Janus Bifrons is post-rock group Analecta's debut full-length album.
In a genre dominated by big names such as Explosions In The Sky, Mogwai, Sigur Ros and 65daysofstatic, this small group from South Bend, Indiana still manages to put out a record comparable to the giants dominating post-rock.
Janus Bifrons is a concept album and the group writes it is "the story of three people who leave the city in search of themselves, only to discover what they were looking for all along was inside them the whole time."
The cover of the album depicts Janus Bifrons, the Roman god of time. He has two faces because he can see into the present and the past.
Soaring instrumental rock tells the story as guest narrators read bits on tracks three, five and seven. The band claims to be post-rock for fans of hardcore, and they don't disappoint in regard to pleasing the more punk listeners of their fan base.
The first standout track of the record is the second, "Trying To Map The Horizon." A driving drum beat and ambient keyboard characterize the track along with soaring guitar and crunchy bass. This track is definitely most appealing to the fans who are also avid listeners of hardcore punk.
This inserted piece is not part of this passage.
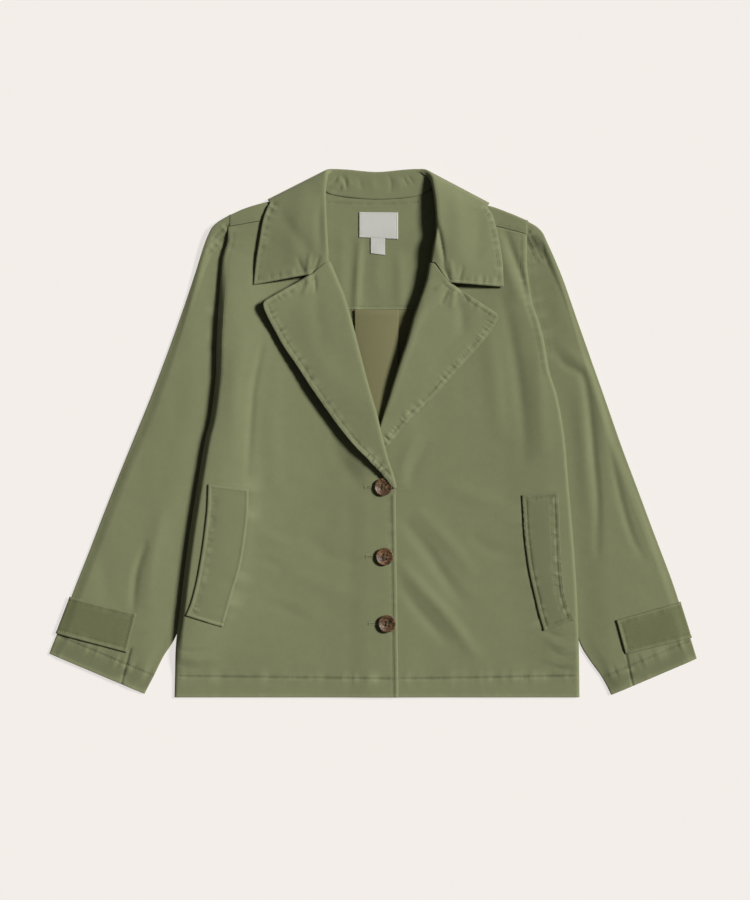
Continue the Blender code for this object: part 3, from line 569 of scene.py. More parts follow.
def beside(line, distance):
    """A line at a distance to the left of another, seen along it."""
    line = np.asarray(line)[:, :2]
    heading = unit(np.gradient(line, axis=0))
    return line + np.column_stack([-heading[:, 1], heading[:, 0]]) * distance


def nearest_pair(first, second):
    """Which points of two lines come nearest to each other."""
    gaps = np.linalg.norm(first[:, None] - second[None], axis=-1)
    return np.unravel_index(np.argmin(gaps), gaps.shape)


def round_corner(first, *others):
    """Lines joined, in turn, where each comes nearest to the one before."""
    for line in others:
        a, b = nearest_pair(first, line)
        first = np.concatenate([first[:a + 1], line[b:]])
    return first


def inside_corners(corners, distance):
    """A closed line at a distance inside a shape that is given by its sides, in turn."""
    line = round_corner(*(beside(side, distance) for side in corners))
    part = len(line) // 4
    a, b = nearest_pair(line[-part:], line[:part])
    return line[b:len(line) - part + a + 1]


def wander(at, seed, size):
    """A smooth uneven value between -1 and 1 along a line, that changes over a size."""
    count = 512
    values = np.random.default_rng(seed).uniform(-1, 1, count)
    place = np.asarray(at) / size + 17.0
    cell = np.floor(place).astype(int)
    return mix(values[cell % count], values[(cell + 1) % count], ease(place - cell))


def wander_over(x, y, seed, size):
    """The same over a surface."""
    count = 64
    values = np.random.default_rng(seed).uniform(-1, 1, (count, count))
    px, py = x / size + 31.3, y / size + 17.7
    cx, cy = np.floor(px).astype(int), np.floor(py).astype(int)
    column, next_column = cx % count, (cx + 1) % count
    low, high = (mix(values[column, row], values[next_column, row], ease(px - cx))
                 for row in (cy % count, (cy + 1) % count))
    return mix(low, high, ease(py - cy))


# Sewing: each line of topstitching draws the cloth in, so that it puckers beside the stitches.

SEWING = {}
# Painted shade: the cloth is coloured darker along the groove of each seam.
PAINTED_SEAM_SHADE = 0.6                 # how much darker the cloth is in a seam, per millimetre of its depth


def sew(piece, line, pucker=0.35, size=5.0, reach=5.0, stitched=True, groove=0.3, half=1.4, worn=0.0):
    """A line of topstitching on a piece: how high its puckers stand, how long and how far out.

    The line lies in a groove, which is painted darker as painted shade, or on a ridge if the groove is below
    0; worn is how far that is worn pale.
    """
    seams = SEWING.setdefault(piece, [])
    seams.append({"line": np.asarray(line)[:, :2], "pucker": pucker, "size": size, "reach": reach,
                  "stitched": stitched, "groove": groove, "half": half, "worn": worn,
                  "seed": 100 + 7 * len(SEWING) + len(seams)})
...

The most powerful song is "As The Light Bends And Shifts." Slow, ambient piano plays behind narration by Leanor Ortega, formerly of Five Iron Frenzy. She speaks of waking up in the desert and continuing her journey to find herself. She says "We are a living flame / we will set this world on fire," which is the most powerful lyric on the whole record.
This track foreshadows the next, "The Earth Shook And The Sky Turned Black," which was inspired by the great San Francisco fire in the 20th century. "The Sky Shook And The Sky Turned Black" opens with slow bass and guitar and then gradually climbs to soaring guitar that dominates the entire track.
The best song is the second to last track, "It Could Have Been The Greatest Escape." The longest song on the album by almost 13 minutes in length, it starts off with slow guitar and a slow drumbeat. The tone of this song is much more optimistic than the rest and is extremely easy to listen to all the way through, regardless of it's length.
Janus Bifrons is a must listen for avid fans of post-rock, those appreciative of independent and hard-working musicians and for anyone looking for a solid album to drive around with their windows down in the hot, early summer heat.